Motomachi & Yamate 元町 & 山手

Gaikoukan no Ie, Yokohama Yamate Museum, Former Sonoda House, Yokohama (photo by Wiiii - Creative Commons Attribution-Share Alike 3.0 Unported license) Yokohama Christ Church on the Bluff (photo by Wish.F - Creative Commons Attribution-Share Alike 3.0 Unported license)

To the east of Chinatown are the classy shopping streets of Motomachi. There is a somewhat European air about the place, with narrow paved streets, small boutiques, German and French bakeries, cafés... Motomachi certainly very different from Tokyo's Ginza or Shinjuku, but the architecture remains very much Japanese, whatever the Japanese tell you. The main street, Naka-dōri, is at the foot of the Yamate hill.

The large wooded hill at the end of the peninsula south of Chinatown is Yamate. This is where wealthy Westerners set up residence in the Bakumatsu and Meiji periods. The Yamate Bluff, as it is known, is still a popular neighbourhood for well-off expats. Its dozen of well-preserved colonial-style residences combined with excellent views on the harbour make it an ideal place for wandering around.

A good way to access Yamate is through the Harbour View Park (港の見える丘公園), just across the expressway from the eastern tip of Yamashita Park. This is where French and British once kept barracks to protect their citizens from the sometimes hostile Japanese population (e.g. an Englishman was decapitated in 1862 by a group of retainers from the Shimazu clan, prompting the Namamugi Incident and the retaliation of British warships on the Satsuma domain in Kagoshima).

At the southern extremity of the park, you will find two Western residences, the British House Yokohama and the Bluff Residence No 111 ("Yamate 111 Bankan"), as well as the Jiro Osaraigi Memorial Museum (dedicated to the local novelist) and the Kanagawa Museum of Modern Literature.

Parallel to the park is the Foreigners' Cemetery, where 4500 people of 40 nationalities are buried. The majority are British or American. Charles Richardson, the Englishman whose murder caused the Namamugi Incident, is interred here too.

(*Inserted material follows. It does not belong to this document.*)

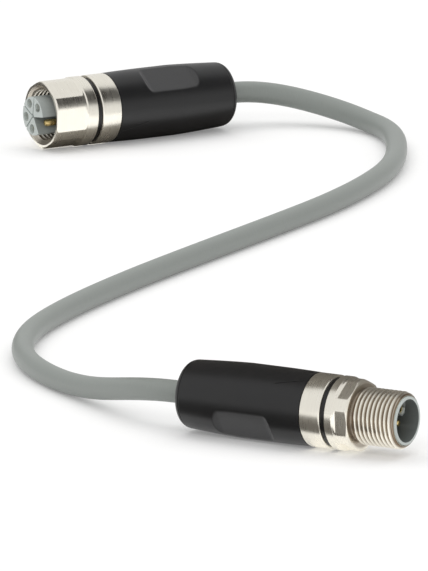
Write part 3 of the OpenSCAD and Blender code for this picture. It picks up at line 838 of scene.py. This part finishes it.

Across the road south of the cemetery is the small Yamate Museum, which is the only Western-style wooden building still left in the city and Yokohama's oldest construction (in spite of the fact that it only dates from 1909). Keep moving south along that road to get to the Yokohama Christ Church. It was originally erected in 1862, destroyed by the 1923 earthquake and rebuilt in 1947. Behind the church is the Tin Toy Museum, featuring a collection of 3,000 toys from the 1890's to the 1960's. Going back to the main road, just after the church is the Bluff Residence No 234 (built in 1927), a small villa with a colonnaded terrace, followed by the Bluff Residence No 89-6. Further down the road, on the opposite side (Motomachi Park), stands the Ehrismann Residence. It was built for Swiss-born Fritz Ehrismann, the branch manager of Siber Hegner (now part of the DSKH trading company), one of largest silk trading companies prior to WWII. The last foreign residence in this part of Yamate is the Berrick Hall, a Spanish/Californian-style villa named after his English owner.

If you keep walking along the main road westward towards Ishikawachō Station, you'll reach the Yamate Italian Garden, where the Italian consulate to Japan operated between 1880 and 1886. In the perimetre are located the Bluff Residence No 18 and the Gaikōkan no Ie ("diplomat' house"), namely the former residence of Meiji-era diplomat, Sadatsuchi Uchida. The elevated ground of the garden command panoramic views on Kannai and Minato Mirai.